Location
- Thompsonville, Illinois United States

District information
- Type: Community unit school district
- Grades: Pre-K – 12
- Established: July 1, 2007
- Schools: 2
- NCES District ID: 1701382

Students and staff
- Students: 352 (2012–2013)
- Student–teacher ratio: 13:1 (2012–2013)

Other information
- Schedule: 175 days/year (2012–2013)
- Website: www.tvilleschools.org

= Thompsonville Community Unit School District 174 =

School district in Southern Illinois, United States

Thompsonville Community Unit School District 174 is a public unit school district in southeastern Franklin County and a smaller portion of Hamilton County, Illinois. It was formed in 2007 by the consolidation of Thompsonville School District 62 and Thompsonville Community High School District 112.

For the 2012-2013 school year, the district provided 175 school days of instruction, had a 13:1 student–teacher ratio, and spent $5,152 per student counting only instructional spending, or $8,871 per student counting all operational spending.

==History==
Thompsonville School District 62 was a grade school district.

The district of one-room Old Cantrell School was annexed by Thompsonville in 1957. When Logan Community Consolidated School District 110 was dissolved in 2005, part of its territory was annexed to District 62.

Thompsonville Community High School District 112 was a high school district.

Since at least 2002, District 62 and District 112 shared a superintendent and a principal, and were mostly in the same building. They also shared transportation. A reorganization study in the early 2000s, sponsored by a $4,500 Illinois State Board of Education grant, found that the two districts were not eligible to consolidate under the state laws at that time.

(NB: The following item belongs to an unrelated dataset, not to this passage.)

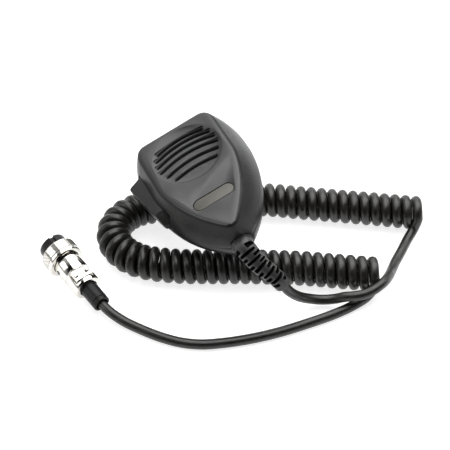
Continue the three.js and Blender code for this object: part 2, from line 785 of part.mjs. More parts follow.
// ---------------------------------------------------------------- the plug, its axis along +Z, front edge of the ring at 0
function plug() {
  const group = new THREE.Group();
  const sides = 32;
  const ringRear = -ringLength;
  const insertSeat = ringRear + ringLip;
  const ringRadius = barrelRadius + ringStand;
  const insertRadius = barrelRadius + insertStep;
  const lipRadius = barrelRadius + gap;
  const insertNose = turned([
    [0, insertSeat],
    [insertRadius, insertSeat],
    [insertRadius, insertProud - 0.4],
    [insertRadius - 0.4, insertProud],
    [0, insertProud],
  ], sides);
  const keyway = box(-1, 1, insertRadius - 1.4, insertRadius + 1, insertProud - 6, insertProud + 1);
  const pinHoles = [];
  for (let i = 0; i < pinHoleCount; i += 1) {
    const angle = (2 * Math.PI * (i + 0.5)) / pinHoleCount;
    const x = pinHoleCircle * Math.cos(angle);
    const y = pinHoleCircle * Math.sin(angle);
    pinHoles.push(rod(x, y, insertProud - 5, insertProud + 1, pinHoleRadius + gap, 10));
    const contact = turnedRing([
      [0.45, insertProud - 4.7],
      [pinHoleRadius, insertProud - 4.7],
      [pinHoleRadius, insertProud - 0.4],
      [0.45, insertProud - 0.4],
    ], 8);
    group.add(piece(`socket_contact_${i + 1}`, contact.translate(x, y, 0), brass));
  }
  group.add(piece("plug_insert", carve(insertNose, [], [keyway, ...pinHoles]), blackPlastic));

  const ringInner = ringRadius - ringWall;
  const ring = turnedRing([
    [ringInner, ringRear + ringLip],
    [lipRadius, ringRear + ringLip - 0.6],
    [lipRadius, ringRear],
    [ringRadius - 0.6, ringRear],
    [ringRadius, ringRear + 0.6],
    [ringRadius, ringRear + 3.6],
    [ringRadius - 0.4, ringRear + 4],
    [ringRadius, ringRear + 4.4],
    [ringRadius, -0.7],
    [ringRadius - 0.7, 0],
    [ringInner, 0],
  ], 40);
  group.add(piece("coupling_ring", ring, nickel));

  const bore = barrelRadius - barrelWall;
  const rear = ringRear - barrelLength;
  const front = insertSeat - gap;
  const barrel = turnedRing([
    [bore, rear + 1.2],
    [sleeveRadius + gap, rear + 1.2],
    [sleeveRadius + gap, rear],
    [barrelRadius - 0.8, rear],
    [barrelRadius, rear + 0.8],
    [barrelRadius, ringRear + ringLip - gap - 1],
    [barrelRadius, front],
    [bore, front],
  ], sides);
  const saddleRear = rear + 2.3;
  const saddleFoot = sleeveRadius + 2 * gap;
  const saddleTop = barrelRadius + saddleRise;
  const saddleMiddle = saddleRear + saddleLength / 2;
  const saddleCut = box(
    -saddleHalfWidth - gap,
    saddleHalfWidth + gap,
    saddleFoot - gap,
    barrelRadius + 1,
    saddleRear - gap,
    saddleRear + saddleLength + gap,
  );
  const clampHoles = [-1, 1].map((side) =>
    rodY(side * saddleScrewX, -1, barrelRadius + 2, saddleMiddle, saddleScrewShank + gap, 10),
  );
  const insertHole = rodX(barrelRadius - 3, barrelRadius + 2, 0, ringRear - 3, 0.8 + gap, 10);
  group.add(piece("plug_barrel", carve(barrel, [], [saddleCut, insertHole]), nickel));

  const saddle = box(-saddleHalfWidth, saddleHalfWidth, saddleFoot, saddleTop, saddleRear, saddleRear + saddleLength);
  group.add(piece("cord_saddle", carve(saddle, [], clampHoles), nickel));
  for (const [label, side] of [["1", -1], ["2", 1]]) {
    const saddleScrew = screw(saddleScrewShank, 1.25, 0.8, saddleTop - saddleFoot + 2 * gap);
    saddleScrew.rotateX(Math.PI / 2).translate(side * saddleScrewX, saddleTop + gap, saddleMiddle);
    group.add(piece(`saddle_screw_${label}`, saddleScrew, nickel));
  }
  const insertScrew = screw(0.8, 1.2, 0.5, 2.2);
  insertScrew.rotateY(-Math.PI / 2).translate(barrelRadius + gap, 0, ringRear - 3);
  group.add(piece("insert_screw", insertScrew, steel));

  const sleeveFront = rear + 4;
  const sleeveRear = sleeveFront - sleeveLength;
  const sleeve = turnedRing([
    [cordRadius + 0.6, sleeveRear],
    [sleeveRadius - 0.6, sleeveRear],
    [sleeveRadius, sleeveRear + 0.6],
    [sleeveRadius, sleeveFront],
    [cordRadius + 0.6, sleeveFront],
  ], 24);
  group.add(piece("plug_sleeve", sleeve, blackRubber));

  group.rotation.z = THREE.MathUtils.degToRad(plugRoll);
  const laid = new THREE.Group();
  laid.add(group);
  const tilt = THREE.MathUtils.degToRad(plugTilt);
  const heading = THREE.MathUtils.degToRad(plugHeading);
  const noseHeight = ringRadius * Math.cos(tilt) + ringLength * Math.sin(tilt) + 0.05;
  laid.rotation.order = "ZXY";
  laid.rotation.set(-Math.PI / 2 + tilt, 0, heading);
  laid.position.set(plugFrontX, plugFrontY, noseHeight - tableDrop);
  return laid;
}

// ---------------------------------------------------------------- the whole part
const part = new THREE.Group();
part.add(microphone());
part.add(cordGroup());
part.add(plug());

export default part;
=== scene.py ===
import json
import logging
import math
from dataclasses import dataclass
from enum import Enum
from functools import cached_property

import bmesh
import bpy
from mathutils import Matrix, Vector

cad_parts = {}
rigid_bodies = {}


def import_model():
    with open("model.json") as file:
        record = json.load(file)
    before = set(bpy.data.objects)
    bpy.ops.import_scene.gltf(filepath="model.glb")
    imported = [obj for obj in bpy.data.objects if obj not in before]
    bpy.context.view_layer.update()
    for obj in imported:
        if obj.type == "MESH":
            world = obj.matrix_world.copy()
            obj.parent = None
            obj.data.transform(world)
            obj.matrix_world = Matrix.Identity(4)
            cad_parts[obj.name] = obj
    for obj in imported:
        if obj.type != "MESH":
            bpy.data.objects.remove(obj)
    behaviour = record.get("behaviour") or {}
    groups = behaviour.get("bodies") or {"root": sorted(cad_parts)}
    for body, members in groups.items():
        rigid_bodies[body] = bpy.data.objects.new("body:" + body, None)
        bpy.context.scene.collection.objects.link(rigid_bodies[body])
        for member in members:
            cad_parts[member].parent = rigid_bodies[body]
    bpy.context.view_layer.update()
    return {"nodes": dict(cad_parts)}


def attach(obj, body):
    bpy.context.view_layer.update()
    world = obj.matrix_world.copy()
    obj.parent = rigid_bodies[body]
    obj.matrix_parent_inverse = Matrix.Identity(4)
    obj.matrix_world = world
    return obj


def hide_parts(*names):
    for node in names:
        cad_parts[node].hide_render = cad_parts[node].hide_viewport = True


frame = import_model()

log = logging.getLogger("microphone")

MM = 0.001
TABLE = -0.038  # height of the table top in the part's frame
LEAN = math.radians(-20.5)  # the microphone rests on its hang stud, right side up
MICROPHONE = (
    Matrix.Translation((0.0078, 0.0256, -0.0136))
    @ Matrix.Rotation(LEAN, 4, "Y")
    @ Matrix.Scale(MM, 4)
)

Ring = list[Vector]
Colour = tuple[float, float, float]


# ---------------------------------------------------------------- shaping
def pick(*objects: bpy.types.Object) -> None:
    """Makes these objects the only selected ones, and the first one active.

    Args:
        objects: The objects to work on.
    """
    for other in bpy.context.view_layer.objects:
        other.select_set(False)
    for obj in objects:
        obj.select_set(True)
    bpy.context.view_layer.objects.active = objects[0]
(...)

School district consolidation was passed by referendum in the April 17, 2007 Illinois consolidated election, on the question "Shall Thompsonville Grade School District 62 and Thompsonville Community High School District 112 establish a Community School District?" It was the only consolidation on the April 2007 ballot in Illinois. The tax referendum for the new district also passed in the same election, on the question "Shall a unit district levy taxes at the rate of Education Fund 2.00%, Operations/Maintenance 0.05%, Transportation 0.24%, etc., each upon all of the taxable property of the district?" The consolidation took effect on July 1, 2007.